Challenges to Civil Military Coordination in Contemporary Humanitarian Action
by Gianluca Maspoli
The humanitarian action has grown in complexity since the end of the Cold War because the context in which humanitarian actors operate has changed significantly: the nature of conflicts has changed, and the number of actors involved has increased. Moreover, humanitarian action has become more difficult because it takes place more often in the context of complex emergencies. This evolution has brought some challenges: the respect of humanitarian principles (i.e., humanity, impartiality, neutrality and independence); the preservation of the humanitarian space; and an increase of attacks against humanitarian workers.
The development of guidelines on civil-military coordination is one of the answers to the change of the humanitarian operational environment. In particular, the development of UN Civil-Military Coordination (UN CMCoord) seeks to provide guidance on how to find a trade-off between advantages and risks of engaging with the military in humanitarian action. The military can provide significant logistic and planning capacities that humanitarian actors do not have. However, the involvement of military actors in humanitarian action entails risks as well: it can compromise the humanitarian action because military actors’ mandate is often opposite to the humanitarian one and this risk is particularly severe in complex emergencies.
This paper is a study of UN CMCoord and aims at identifying key challenges and possible recommendations for developing further these civil-military coordination guidelines in complex emergencies. In particular, it focuses on the UN CMCoord guidance developed by UN OCHA (UN Office for the Coordination of Humanitarian Affairs) for complex emergencies. The analysis uses the system dynamics and aims at evaluating whether UN CMCoord may become a “fix that fails.” The analysis is also applied in the case of Mali.
The result of this research is the identification of some challenges that are affecting today UN CMCoord and need to be addressed to mitigate the risk of becoming a “fix that fails.”
First, an important challenge is generated by a complex network of actors that makes the binary division military-civilian simplistic and ineffective. Thus, the obstacles to UN CMCoord are not caused by the military side, but also on the civilian side.
Second, the challenge of politicisation is both operational and strategic as it depends not only on how humanitarian, development and peacebuilding missions are implemented, but also reflects fundamental policy and strategic decisions taken by States, international organizations, and humanitarian agencies.
Third, the definition of scenarios as the basis for UN CMCoord strategy (peace, peacekeeping, peace enforcement, combat) are not always realistic as they overlap and are not always helpful for choosing the strategy.
Fourth, the “do no harm” principle is mentioned in the UN CMCoord but is not integrated with the assessment. The “do no harm” merely is announced as a precaution, but the UN CMCoord Field Handbook does not integrate it into the assessment framework.

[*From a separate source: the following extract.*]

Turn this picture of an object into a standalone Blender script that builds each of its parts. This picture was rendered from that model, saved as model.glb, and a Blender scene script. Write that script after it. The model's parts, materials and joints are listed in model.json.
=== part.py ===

Fifth, there are of misunderstandings on roles and mandates due to a lack of clarity of words’ meaning. First, there is a loose use of the words civilian and humanitarian that designate actors working in different sectors or not bound by the principled approach. Second, it the distinction between different humanitarian actors requires developing a different word for the humanitarian action that is not led by the principled approach.
The analysis conducted in this research brings the following set of recommendations:
• Introduce the distinction between humanitarian and civil actors;
• Differentiate humanitarian actors and apply a narrow understanding of what is the humanitarian community:
• Address specific limitations of current guidelines;
• New terminology has to be developed for distinguishing civilian and humanitarian and different groups of humanitarian actors.